Crunch culture tends to be normalized through language — phrases like "passion-driven," "we go above and beyond," or "everyone pitches in during crunch" in job postings are worth scrutinizing. They're not necessarily dealbreakers, but they deserve direct follow-up questions during interviews.

Ask specifically: What does a typical week look like during production peaks? Is overtime compensated, and how? Pay attention not just to the answer but to how the interviewer reacts to the question. Discomfort, vagueness, or pivoting away from the specifics are telling.

Feedback Systems That Crush Rather Than Build

Animation is a collaborative medium, and feedback is baked into every production. But there's a significant difference between a studio with a healthy critique culture and one where feedback flows in one direction only — downward — and often with a side of condescension.

Hierarchical feedback systems, where junior artists are expected to absorb notes without context or dialogue, are more common than studios publicly admit. The result is animators who stop taking creative risks because the cost of being wrong feels too high.

"I spent eighteen months second-guessing every creative choice I made because the lead director's feedback was never really feedback — it was just correction," says Jordan M., a character animator who now works remotely for a mid-sized game studio. "I didn't realize how much that had affected my confidence until I got to a studio where my supervisor actually explained why something wasn't working."

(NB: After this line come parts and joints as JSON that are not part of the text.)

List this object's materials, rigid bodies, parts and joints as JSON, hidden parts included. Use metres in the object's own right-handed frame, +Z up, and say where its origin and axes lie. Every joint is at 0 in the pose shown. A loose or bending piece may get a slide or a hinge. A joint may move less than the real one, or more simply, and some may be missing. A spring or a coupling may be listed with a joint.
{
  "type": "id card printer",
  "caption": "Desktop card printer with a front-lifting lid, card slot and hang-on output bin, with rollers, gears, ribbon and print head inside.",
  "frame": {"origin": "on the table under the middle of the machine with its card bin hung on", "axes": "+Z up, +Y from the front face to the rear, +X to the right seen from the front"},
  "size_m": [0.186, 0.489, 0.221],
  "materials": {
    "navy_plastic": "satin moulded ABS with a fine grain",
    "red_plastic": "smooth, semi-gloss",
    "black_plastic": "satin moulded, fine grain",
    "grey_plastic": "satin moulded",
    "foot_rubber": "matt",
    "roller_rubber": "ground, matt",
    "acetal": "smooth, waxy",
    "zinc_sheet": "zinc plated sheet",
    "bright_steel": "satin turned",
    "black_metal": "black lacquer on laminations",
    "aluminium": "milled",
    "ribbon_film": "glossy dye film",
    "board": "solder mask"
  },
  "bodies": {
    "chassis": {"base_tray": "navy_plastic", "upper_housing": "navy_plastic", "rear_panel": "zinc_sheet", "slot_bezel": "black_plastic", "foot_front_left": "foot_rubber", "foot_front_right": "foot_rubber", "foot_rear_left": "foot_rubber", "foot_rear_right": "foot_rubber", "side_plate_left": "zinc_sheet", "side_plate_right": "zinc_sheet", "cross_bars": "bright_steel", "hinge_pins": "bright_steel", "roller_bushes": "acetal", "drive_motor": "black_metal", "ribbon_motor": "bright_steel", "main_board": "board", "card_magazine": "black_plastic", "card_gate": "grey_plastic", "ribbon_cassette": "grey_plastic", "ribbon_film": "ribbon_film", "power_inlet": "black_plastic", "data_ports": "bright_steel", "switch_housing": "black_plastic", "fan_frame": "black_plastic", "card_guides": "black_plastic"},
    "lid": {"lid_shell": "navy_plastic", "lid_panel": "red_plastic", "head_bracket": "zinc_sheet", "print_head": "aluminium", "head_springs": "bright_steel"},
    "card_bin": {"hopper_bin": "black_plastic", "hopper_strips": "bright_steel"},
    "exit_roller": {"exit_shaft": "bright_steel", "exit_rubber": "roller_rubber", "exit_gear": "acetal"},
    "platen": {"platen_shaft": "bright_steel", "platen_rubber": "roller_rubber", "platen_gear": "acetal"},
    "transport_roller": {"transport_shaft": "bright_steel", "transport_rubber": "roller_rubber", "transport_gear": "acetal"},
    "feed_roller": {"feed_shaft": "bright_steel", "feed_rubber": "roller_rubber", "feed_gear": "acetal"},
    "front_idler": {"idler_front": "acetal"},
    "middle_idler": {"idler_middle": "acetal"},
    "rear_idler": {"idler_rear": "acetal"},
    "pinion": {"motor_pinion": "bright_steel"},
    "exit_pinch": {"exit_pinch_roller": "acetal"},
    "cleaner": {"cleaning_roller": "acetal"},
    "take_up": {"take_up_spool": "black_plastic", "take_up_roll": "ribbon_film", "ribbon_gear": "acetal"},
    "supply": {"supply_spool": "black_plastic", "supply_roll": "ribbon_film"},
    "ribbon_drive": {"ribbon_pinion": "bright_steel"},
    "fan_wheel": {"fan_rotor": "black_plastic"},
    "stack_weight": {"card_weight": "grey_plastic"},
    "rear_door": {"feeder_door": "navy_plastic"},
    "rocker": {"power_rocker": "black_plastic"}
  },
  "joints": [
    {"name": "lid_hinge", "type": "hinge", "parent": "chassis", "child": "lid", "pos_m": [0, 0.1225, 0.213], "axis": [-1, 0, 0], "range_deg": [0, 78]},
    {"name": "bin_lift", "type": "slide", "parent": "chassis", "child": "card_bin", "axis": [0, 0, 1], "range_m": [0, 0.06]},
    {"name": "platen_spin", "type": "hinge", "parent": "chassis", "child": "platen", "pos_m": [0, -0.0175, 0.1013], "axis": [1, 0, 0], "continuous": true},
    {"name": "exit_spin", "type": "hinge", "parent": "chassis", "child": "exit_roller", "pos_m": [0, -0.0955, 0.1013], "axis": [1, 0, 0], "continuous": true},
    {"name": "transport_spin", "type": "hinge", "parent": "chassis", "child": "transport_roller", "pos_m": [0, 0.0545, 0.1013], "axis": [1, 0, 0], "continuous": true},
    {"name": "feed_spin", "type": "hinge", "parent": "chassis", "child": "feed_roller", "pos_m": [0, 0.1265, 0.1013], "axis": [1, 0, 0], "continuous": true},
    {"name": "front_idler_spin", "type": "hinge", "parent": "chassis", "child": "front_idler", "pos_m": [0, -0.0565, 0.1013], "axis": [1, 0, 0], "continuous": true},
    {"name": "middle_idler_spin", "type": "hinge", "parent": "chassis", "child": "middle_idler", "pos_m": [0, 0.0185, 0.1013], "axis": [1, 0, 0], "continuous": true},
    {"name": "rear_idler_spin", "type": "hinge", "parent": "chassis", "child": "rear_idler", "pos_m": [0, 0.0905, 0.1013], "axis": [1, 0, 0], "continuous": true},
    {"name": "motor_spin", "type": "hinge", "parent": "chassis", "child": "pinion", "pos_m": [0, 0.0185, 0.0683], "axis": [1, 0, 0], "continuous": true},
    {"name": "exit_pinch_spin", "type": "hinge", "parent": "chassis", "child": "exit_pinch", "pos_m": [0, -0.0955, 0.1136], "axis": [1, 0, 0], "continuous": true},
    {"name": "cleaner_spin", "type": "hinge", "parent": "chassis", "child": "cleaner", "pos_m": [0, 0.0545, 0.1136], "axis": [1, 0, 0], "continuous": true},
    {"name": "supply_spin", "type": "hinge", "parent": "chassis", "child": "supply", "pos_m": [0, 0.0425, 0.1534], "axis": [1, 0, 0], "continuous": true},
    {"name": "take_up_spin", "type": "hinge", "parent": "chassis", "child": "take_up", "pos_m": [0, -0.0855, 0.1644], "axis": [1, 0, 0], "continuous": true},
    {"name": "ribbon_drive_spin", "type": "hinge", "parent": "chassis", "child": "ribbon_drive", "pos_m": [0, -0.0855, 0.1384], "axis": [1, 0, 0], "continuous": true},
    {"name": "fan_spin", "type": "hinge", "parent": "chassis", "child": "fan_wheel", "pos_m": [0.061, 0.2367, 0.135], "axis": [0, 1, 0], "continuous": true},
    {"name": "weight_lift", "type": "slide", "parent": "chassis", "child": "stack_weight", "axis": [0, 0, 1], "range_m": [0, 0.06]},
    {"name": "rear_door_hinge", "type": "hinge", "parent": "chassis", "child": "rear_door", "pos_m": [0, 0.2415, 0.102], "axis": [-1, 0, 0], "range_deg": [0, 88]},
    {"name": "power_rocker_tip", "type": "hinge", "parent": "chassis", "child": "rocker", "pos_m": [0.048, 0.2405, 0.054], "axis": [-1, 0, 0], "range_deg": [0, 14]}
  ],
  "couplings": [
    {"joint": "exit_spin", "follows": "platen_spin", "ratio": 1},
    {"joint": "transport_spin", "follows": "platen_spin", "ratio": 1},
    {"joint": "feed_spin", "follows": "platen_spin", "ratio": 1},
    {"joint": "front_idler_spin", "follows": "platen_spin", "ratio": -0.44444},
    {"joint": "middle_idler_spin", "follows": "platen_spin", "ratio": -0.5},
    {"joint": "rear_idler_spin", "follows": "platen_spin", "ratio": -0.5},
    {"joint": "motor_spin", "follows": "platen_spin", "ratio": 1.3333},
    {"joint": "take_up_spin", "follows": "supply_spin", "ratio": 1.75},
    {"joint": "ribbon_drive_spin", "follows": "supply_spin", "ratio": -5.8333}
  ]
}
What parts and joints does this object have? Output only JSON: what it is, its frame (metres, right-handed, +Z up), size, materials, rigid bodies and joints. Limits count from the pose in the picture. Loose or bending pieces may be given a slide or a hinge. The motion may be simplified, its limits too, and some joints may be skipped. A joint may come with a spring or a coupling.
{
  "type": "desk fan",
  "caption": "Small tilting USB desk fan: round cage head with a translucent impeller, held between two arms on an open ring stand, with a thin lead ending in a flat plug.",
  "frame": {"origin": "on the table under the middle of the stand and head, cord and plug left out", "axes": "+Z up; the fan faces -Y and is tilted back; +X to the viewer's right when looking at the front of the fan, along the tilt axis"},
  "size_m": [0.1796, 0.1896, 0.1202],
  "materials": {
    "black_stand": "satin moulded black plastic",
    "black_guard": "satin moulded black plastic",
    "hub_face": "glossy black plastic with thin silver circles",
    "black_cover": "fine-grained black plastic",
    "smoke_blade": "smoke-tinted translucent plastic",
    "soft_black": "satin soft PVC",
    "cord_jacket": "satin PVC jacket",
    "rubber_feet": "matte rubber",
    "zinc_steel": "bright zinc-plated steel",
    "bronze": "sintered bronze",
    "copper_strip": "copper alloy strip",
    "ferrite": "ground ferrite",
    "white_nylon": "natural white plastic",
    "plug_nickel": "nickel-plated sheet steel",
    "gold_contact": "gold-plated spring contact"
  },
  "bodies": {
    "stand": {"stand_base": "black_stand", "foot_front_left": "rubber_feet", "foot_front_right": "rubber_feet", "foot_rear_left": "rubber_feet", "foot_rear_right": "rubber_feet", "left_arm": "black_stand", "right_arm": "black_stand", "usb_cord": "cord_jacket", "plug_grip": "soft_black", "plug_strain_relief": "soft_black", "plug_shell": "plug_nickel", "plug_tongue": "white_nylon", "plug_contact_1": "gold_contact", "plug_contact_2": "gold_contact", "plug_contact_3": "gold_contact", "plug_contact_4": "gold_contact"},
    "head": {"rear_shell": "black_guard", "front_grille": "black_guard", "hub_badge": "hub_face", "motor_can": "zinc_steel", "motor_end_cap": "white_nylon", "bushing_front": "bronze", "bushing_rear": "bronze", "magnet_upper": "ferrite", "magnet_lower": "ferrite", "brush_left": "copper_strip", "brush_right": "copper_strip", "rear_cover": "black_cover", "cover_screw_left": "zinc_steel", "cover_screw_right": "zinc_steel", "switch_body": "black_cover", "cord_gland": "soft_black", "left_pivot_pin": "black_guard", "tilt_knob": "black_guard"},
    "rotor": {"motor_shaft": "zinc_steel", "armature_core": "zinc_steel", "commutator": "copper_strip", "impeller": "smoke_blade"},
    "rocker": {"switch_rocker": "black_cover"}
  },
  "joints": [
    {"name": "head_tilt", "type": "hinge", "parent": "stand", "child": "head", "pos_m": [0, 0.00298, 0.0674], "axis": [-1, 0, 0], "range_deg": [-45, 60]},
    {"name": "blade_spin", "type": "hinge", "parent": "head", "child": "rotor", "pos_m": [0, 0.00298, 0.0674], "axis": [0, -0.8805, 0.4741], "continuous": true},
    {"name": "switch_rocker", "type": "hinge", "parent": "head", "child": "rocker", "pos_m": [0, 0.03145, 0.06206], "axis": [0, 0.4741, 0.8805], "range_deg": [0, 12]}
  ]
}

During interviews, ask to speak with someone who'd be a peer, not just your potential supervisor. Ask them directly: How does the studio handle creative disagreements? Can you give me an example of a time you pushed back on a note? Their answer — and their body language — will tell you a lot.

Who Actually Owns the Work?

Creative ownership is a thorny issue in any production environment, but it gets especially complicated in animation. Work-for-hire contracts, IP assignment clauses, and restrictions on what you can show in your portfolio are standard — but the degree to which they're enforced, and how transparent studios are about them, varies enormously.

Some studios are upfront about portfolio restrictions and work with artists to find reasonable workarounds. Others have contractual language so broad that it effectively prevents you from showing anything you worked on, ever, in any context.

Read every contract carefully before signing. If you don't have an entertainment attorney, consider paying for a single consultation — it's worth it. And ask directly during the offer stage: What are the portfolio and IP policies for work done here? Can you walk me through what I can and can't share publicly?

Diversity, Inclusion, and the Gap Between Marketing and Reality

A lot of animation studios have gotten very good at looking diverse in their public-facing materials. The harder question is what the internal reality looks like — who's actually in leadership, whose voices get heard in creative meetings, and whether underrepresented artists advance at the same rate as their peers.

"The studio had a beautiful diversity statement on their website," says Keisha A., a storyboard artist based in Atlanta who left a major streaming-adjacent studio after a year. "But when I got there, I was one of two Black artists on a team of thirty, and the other one left three months after I started. That gap between the branding and the reality was jarring."

Research matters here. LinkedIn can show you who's actually in senior and lead roles at a studio. Glassdoor reviews, while imperfect, often surface patterns around inclusion and management behavior. Industry-specific communities — forums, Discord servers, and professional associations — are often more candid than any official source.

During interviews, ask: Can you tell me about the studio's approach to building diverse teams? What does leadership look like here? A studio with genuine commitment to inclusion will answer this confidently and specifically. Vague platitudes are a yellow flag.

Your Pre-Offer Culture Checklist

Before you accept any animation role, run through these:

The Dream Job Isn't Always the Right Job

Prestige is real, and it matters — credits from well-known studios open doors, and that's not nothing. But a name on your resume doesn't compensate for two years of burnout, eroded creative confidence, or a portfolio you legally can't show anyone.

The animation industry is full of smaller studios, indie productions, and game companies doing genuinely interesting work in cultures that actually support the people making it. The "dream job" might be a place you've never heard of yet.

Do your homework. Ask the uncomfortable questions. Trust the patterns you find, not just the pitch you're given. Your career — and your mental health — will thank you for it.